* THE EXERCISE:
Word for word, restate every line of the material.

* COLLECTED DATA:
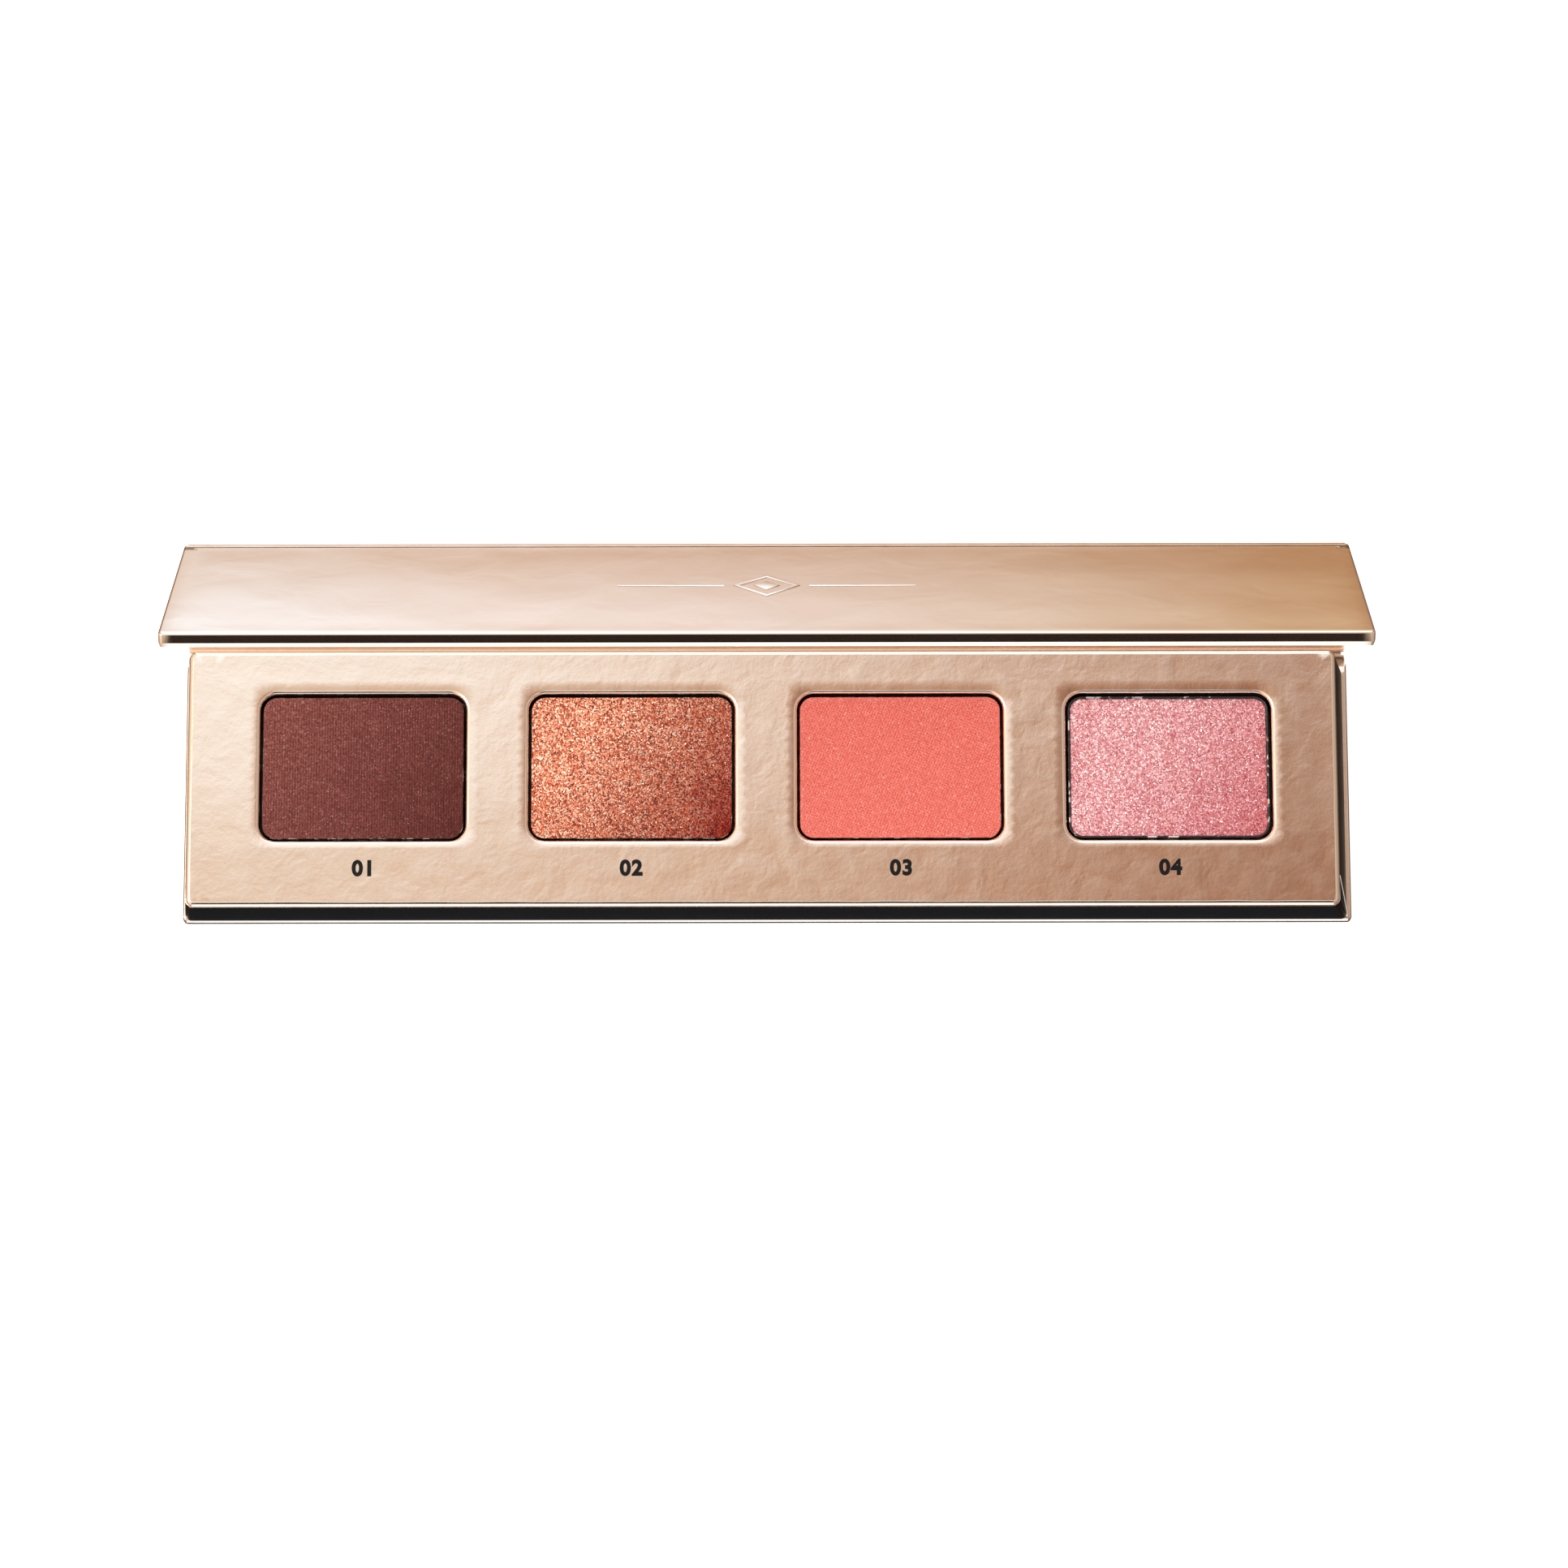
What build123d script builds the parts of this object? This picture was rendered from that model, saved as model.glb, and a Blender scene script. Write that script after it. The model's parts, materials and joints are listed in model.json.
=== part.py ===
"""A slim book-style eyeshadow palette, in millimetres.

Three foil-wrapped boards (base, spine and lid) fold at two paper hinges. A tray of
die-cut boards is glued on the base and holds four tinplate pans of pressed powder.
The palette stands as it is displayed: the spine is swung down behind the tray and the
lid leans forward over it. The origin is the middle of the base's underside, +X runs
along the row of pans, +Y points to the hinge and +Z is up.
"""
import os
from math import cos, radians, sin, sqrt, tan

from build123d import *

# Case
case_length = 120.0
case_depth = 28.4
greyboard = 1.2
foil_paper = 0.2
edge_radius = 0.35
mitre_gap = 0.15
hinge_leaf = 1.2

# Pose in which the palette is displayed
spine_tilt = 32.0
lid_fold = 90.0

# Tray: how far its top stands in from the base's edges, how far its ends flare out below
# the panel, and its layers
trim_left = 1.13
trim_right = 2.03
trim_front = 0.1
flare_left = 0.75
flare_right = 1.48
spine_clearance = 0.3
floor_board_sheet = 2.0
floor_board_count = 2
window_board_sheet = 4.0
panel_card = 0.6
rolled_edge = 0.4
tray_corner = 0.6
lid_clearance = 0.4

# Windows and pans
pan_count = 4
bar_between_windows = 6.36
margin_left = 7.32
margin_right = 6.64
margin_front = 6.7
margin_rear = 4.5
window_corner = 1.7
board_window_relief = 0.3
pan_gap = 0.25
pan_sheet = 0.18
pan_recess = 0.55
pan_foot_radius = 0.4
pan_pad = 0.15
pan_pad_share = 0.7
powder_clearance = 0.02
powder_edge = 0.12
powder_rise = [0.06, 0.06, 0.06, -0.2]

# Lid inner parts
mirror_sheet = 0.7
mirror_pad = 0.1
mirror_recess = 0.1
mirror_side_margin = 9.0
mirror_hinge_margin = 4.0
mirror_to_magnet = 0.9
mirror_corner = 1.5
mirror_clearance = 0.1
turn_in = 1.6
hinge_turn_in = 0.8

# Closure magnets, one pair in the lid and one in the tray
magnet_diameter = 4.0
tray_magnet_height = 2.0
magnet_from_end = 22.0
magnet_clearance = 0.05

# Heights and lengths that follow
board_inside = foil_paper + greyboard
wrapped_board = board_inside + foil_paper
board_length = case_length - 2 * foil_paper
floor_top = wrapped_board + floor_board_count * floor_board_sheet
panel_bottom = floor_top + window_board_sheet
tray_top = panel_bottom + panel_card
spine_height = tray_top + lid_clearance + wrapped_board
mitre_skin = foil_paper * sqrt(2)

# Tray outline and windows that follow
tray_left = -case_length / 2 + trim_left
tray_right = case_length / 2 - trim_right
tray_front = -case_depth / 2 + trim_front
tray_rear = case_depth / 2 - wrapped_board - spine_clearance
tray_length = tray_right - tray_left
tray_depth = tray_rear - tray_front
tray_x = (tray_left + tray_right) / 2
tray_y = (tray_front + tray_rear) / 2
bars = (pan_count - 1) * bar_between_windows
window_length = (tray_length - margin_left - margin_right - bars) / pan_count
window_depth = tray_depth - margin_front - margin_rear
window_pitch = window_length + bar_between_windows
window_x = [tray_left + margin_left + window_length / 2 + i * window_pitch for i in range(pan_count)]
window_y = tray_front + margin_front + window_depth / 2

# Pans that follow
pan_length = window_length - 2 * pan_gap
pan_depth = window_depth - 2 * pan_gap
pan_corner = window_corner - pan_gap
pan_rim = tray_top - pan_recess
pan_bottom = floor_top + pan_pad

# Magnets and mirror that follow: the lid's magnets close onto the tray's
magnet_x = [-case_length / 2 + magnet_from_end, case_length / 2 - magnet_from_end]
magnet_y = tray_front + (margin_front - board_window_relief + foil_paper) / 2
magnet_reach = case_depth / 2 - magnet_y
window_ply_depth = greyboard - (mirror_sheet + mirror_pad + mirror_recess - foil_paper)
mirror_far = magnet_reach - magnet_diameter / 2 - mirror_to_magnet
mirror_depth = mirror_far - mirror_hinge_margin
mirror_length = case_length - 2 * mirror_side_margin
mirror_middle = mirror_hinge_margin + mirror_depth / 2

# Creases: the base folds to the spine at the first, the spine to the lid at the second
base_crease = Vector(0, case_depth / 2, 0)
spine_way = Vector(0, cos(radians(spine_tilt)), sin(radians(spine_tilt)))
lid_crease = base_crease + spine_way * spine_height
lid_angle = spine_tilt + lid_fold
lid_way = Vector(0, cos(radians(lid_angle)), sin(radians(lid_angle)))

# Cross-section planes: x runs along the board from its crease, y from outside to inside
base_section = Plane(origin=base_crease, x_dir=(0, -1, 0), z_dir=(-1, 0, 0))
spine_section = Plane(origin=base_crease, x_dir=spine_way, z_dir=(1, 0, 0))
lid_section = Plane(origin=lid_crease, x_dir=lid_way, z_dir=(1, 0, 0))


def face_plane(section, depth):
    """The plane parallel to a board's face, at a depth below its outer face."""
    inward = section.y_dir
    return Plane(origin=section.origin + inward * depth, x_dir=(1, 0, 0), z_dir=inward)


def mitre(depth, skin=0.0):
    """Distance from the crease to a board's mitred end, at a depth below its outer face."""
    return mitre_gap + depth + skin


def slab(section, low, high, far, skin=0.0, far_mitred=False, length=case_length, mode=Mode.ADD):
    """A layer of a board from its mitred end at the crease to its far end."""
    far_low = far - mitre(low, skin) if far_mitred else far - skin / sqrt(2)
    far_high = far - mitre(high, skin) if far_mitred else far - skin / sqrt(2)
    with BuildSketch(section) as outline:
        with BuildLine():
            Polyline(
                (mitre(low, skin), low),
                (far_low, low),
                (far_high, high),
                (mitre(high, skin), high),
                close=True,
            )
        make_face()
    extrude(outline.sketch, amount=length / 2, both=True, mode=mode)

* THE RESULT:
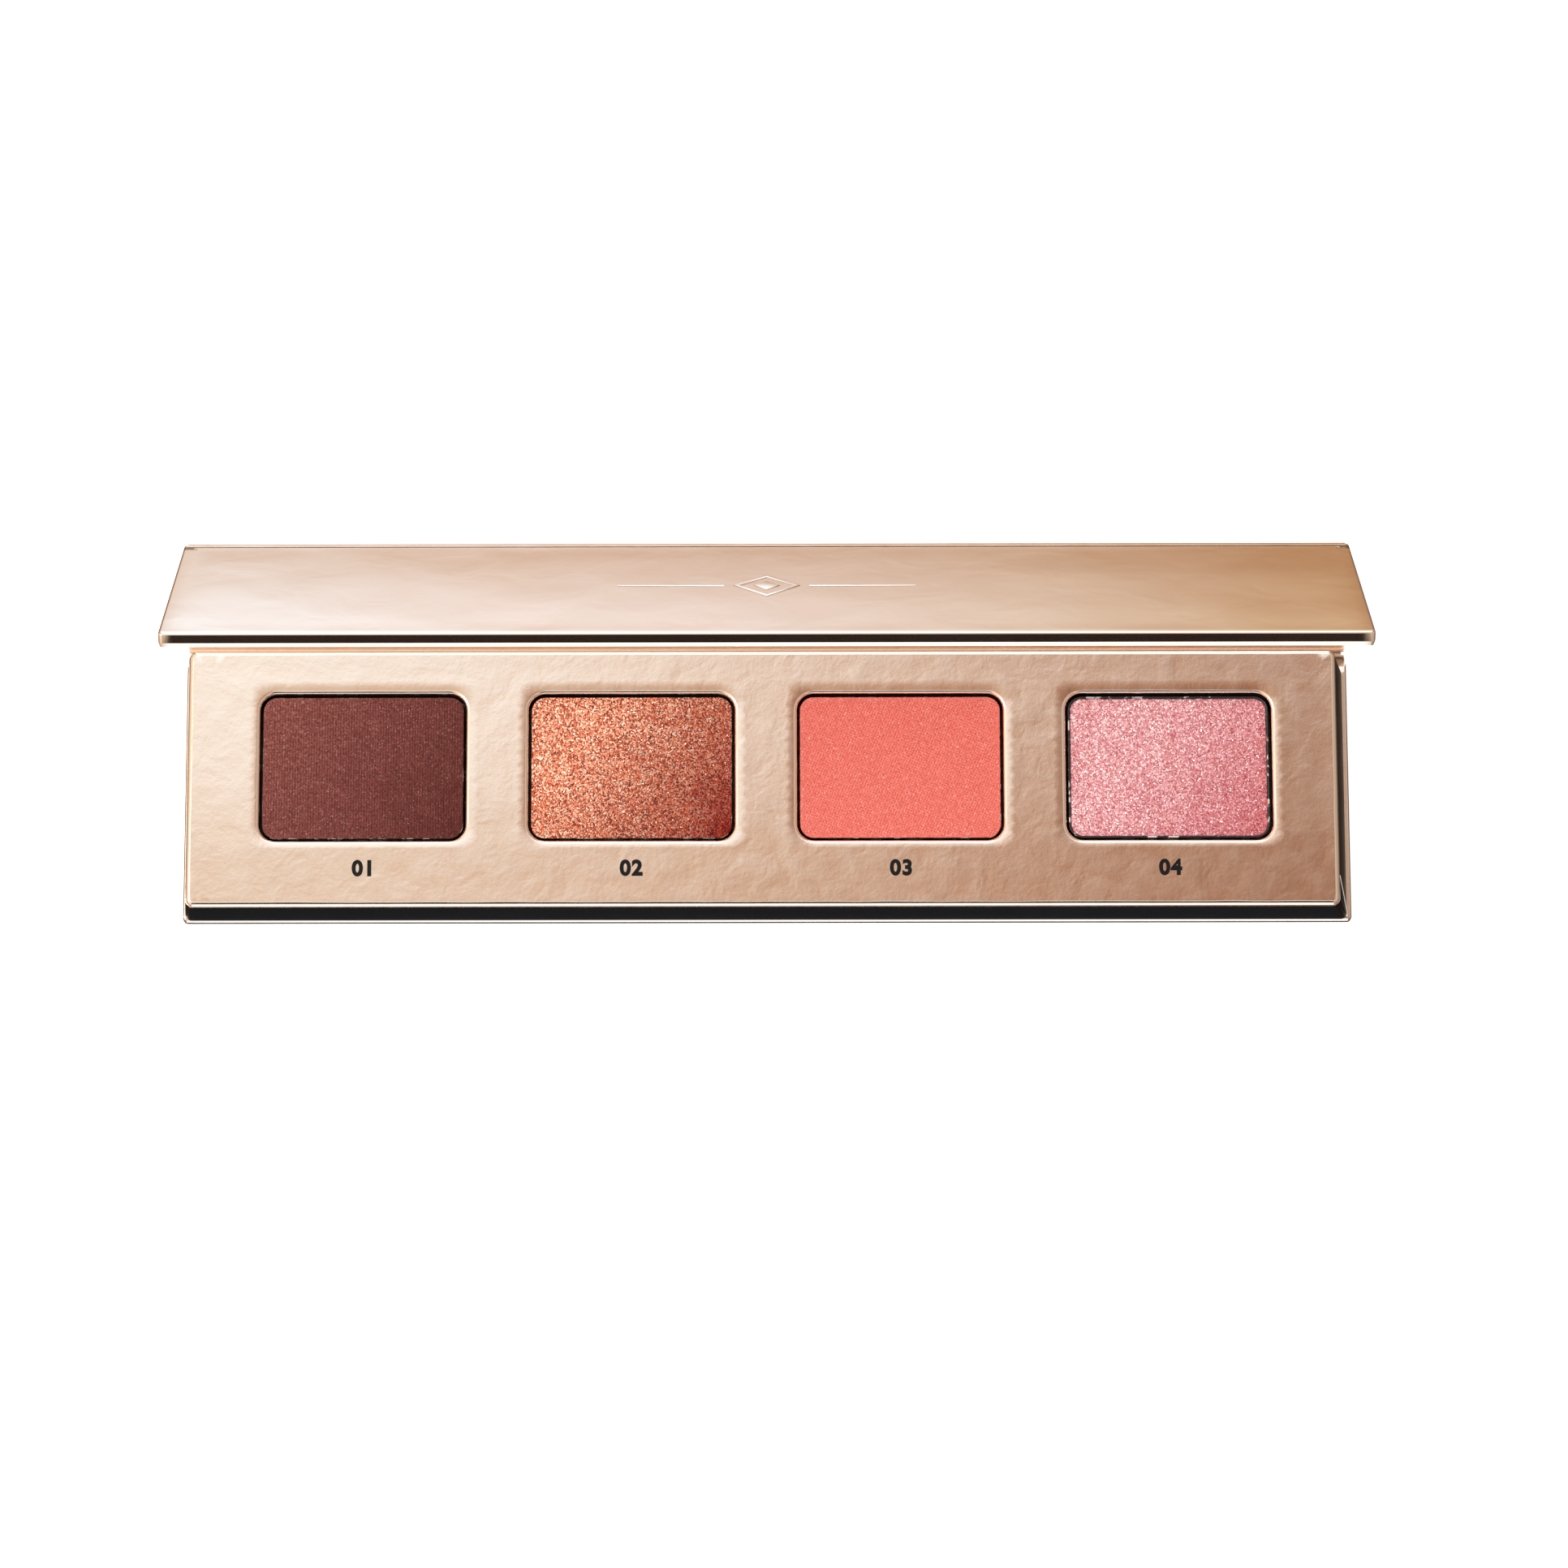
What build123d script builds the parts of this object? This picture was rendered from that model, saved as model.glb, and a Blender scene script. Write that script after it. The model's parts, materials and joints are listed in model.json.
=== part.py ===
"""A slim book-style eyeshadow palette, in millimetres.

Three foil-wrapped boards (base, spine and lid) fold at two paper hinges. A tray of
die-cut boards is glued on the base and holds four tinplate pans of pressed powder.
The palette stands as it is displayed: the spine is swung down behind the tray and the
lid leans forward over it. The origin is the middle of the base's underside, +X runs
along the row of pans, +Y points to the hinge and +Z is up.
"""
import os
from math import cos, radians, sin, sqrt, tan

from build123d import *

# Case
case_length = 120.0
case_depth = 28.4
greyboard = 1.2
foil_paper = 0.2
edge_radius = 0.35
mitre_gap = 0.15
hinge_leaf = 1.2

# Pose in which the palette is displayed
spine_tilt = 32.0
lid_fold = 90.0

# Tray: how far its top stands in from the base's edges, how far its ends flare out below
# the panel, and its layers
trim_left = 1.13
trim_right = 2.03
trim_front = 0.1
flare_left = 0.75
flare_right = 1.48
spine_clearance = 0.3
floor_board_sheet = 2.0
floor_board_count = 2
window_board_sheet = 4.0
panel_card = 0.6
rolled_edge = 0.4
tray_corner = 0.6
lid_clearance = 0.4

# Windows and pans
pan_count = 4
bar_between_windows = 6.36
margin_left = 7.32
margin_right = 6.64
margin_front = 6.7
margin_rear = 4.5
window_corner = 1.7
board_window_relief = 0.3
pan_gap = 0.25
pan_sheet = 0.18
pan_recess = 0.55
pan_foot_radius = 0.4
pan_pad = 0.15
pan_pad_share = 0.7
powder_clearance = 0.02
powder_edge = 0.12
powder_rise = [0.06, 0.06, 0.06, -0.2]

# Lid inner parts
mirror_sheet = 0.7
mirror_pad = 0.1
mirror_recess = 0.1
mirror_side_margin = 9.0
mirror_hinge_margin = 4.0
mirror_to_magnet = 0.9
mirror_corner = 1.5
mirror_clearance = 0.1
turn_in = 1.6
hinge_turn_in = 0.8

# Closure magnets, one pair in the lid and one in the tray
magnet_diameter = 4.0
tray_magnet_height = 2.0
magnet_from_end = 22.0
magnet_clearance = 0.05

# Heights and lengths that follow
board_inside = foil_paper + greyboard
wrapped_board = board_inside + foil_paper
board_length = case_length - 2 * foil_paper
floor_top = wrapped_board + floor_board_count * floor_board_sheet
panel_bottom = floor_top + window_board_sheet
tray_top = panel_bottom + panel_card
spine_height = tray_top + lid_clearance + wrapped_board
mitre_skin = foil_paper * sqrt(2)

# Tray outline and windows that follow
tray_left = -case_length / 2 + trim_left
tray_right = case_length / 2 - trim_right
tray_front = -case_depth / 2 + trim_front
tray_rear = case_depth / 2 - wrapped_board - spine_clearance
tray_length = tray_right - tray_left
tray_depth = tray_rear - tray_front
tray_x = (tray_left + tray_right) / 2
tray_y = (tray_front + tray_rear) / 2
bars = (pan_count - 1) * bar_between_windows
window_length = (tray_length - margin_left - margin_right - bars) / pan_count
window_depth = tray_depth - margin_front - margin_rear
window_pitch = window_length + bar_between_windows
window_x = [tray_left + margin_left + window_length / 2 + i * window_pitch for i in range(pan_count)]
window_y = tray_front + margin_front + window_depth / 2

# Pans that follow
pan_length = window_length - 2 * pan_gap
pan_depth = window_depth - 2 * pan_gap
pan_corner = window_corner - pan_gap
pan_rim = tray_top - pan_recess
pan_bottom = floor_top + pan_pad

# Magnets and mirror that follow: the lid's magnets close onto the tray's
magnet_x = [-case_length / 2 + magnet_from_end, case_length / 2 - magnet_from_end]
magnet_y = tray_front + (margin_front - board_window_relief + foil_paper) / 2
magnet_reach = case_depth / 2 - magnet_y
window_ply_depth = greyboard - (mirror_sheet + mirror_pad + mirror_recess - foil_paper)
mirror_far = magnet_reach - magnet_diameter / 2 - mirror_to_magnet
mirror_depth = mirror_far - mirror_hinge_margin
mirror_length = case_length - 2 * mirror_side_margin
mirror_middle = mirror_hinge_margin + mirror_depth / 2

# Creases: the base folds to the spine at the first, the spine to the lid at the second
base_crease = Vector(0, case_depth / 2, 0)
spine_way = Vector(0, cos(radians(spine_tilt)), sin(radians(spine_tilt)))
lid_crease = base_crease + spine_way * spine_height
lid_angle = spine_tilt + lid_fold
lid_way = Vector(0, cos(radians(lid_angle)), sin(radians(lid_angle)))

# Cross-section planes: x runs along the board from its crease, y from outside to inside
base_section = Plane(origin=base_crease, x_dir=(0, -1, 0), z_dir=(-1, 0, 0))
spine_section = Plane(origin=base_crease, x_dir=spine_way, z_dir=(1, 0, 0))
lid_section = Plane(origin=lid_crease, x_dir=lid_way, z_dir=(1, 0, 0))


def face_plane(section, depth):
    """The plane parallel to a board's face, at a depth below its outer face."""
    inward = section.y_dir
    return Plane(origin=section.origin + inward * depth, x_dir=(1, 0, 0), z_dir=inward)


def mitre(depth, skin=0.0):
    """Distance from the crease to a board's mitred end, at a depth below its outer face."""
    return mitre_gap + depth + skin


def slab(section, low, high, far, skin=0.0, far_mitred=False, length=case_length, mode=Mode.ADD):
    """A layer of a board from its mitred end at the crease to its far end."""
    far_low = far - mitre(low, skin) if far_mitred else far - skin / sqrt(2)
    far_high = far - mitre(high, skin) if far_mitred else far - skin / sqrt(2)
    with BuildSketch(section) as outline:
        with BuildLine():
            Polyline(
                (mitre(low, skin), low),
                (far_low, low),
                (far_high, high),
                (mitre(high, skin), high),
                close=True,
            )
        make_face()
    extrude(outline.sketch, amount=length / 2, both=True, mode=mode)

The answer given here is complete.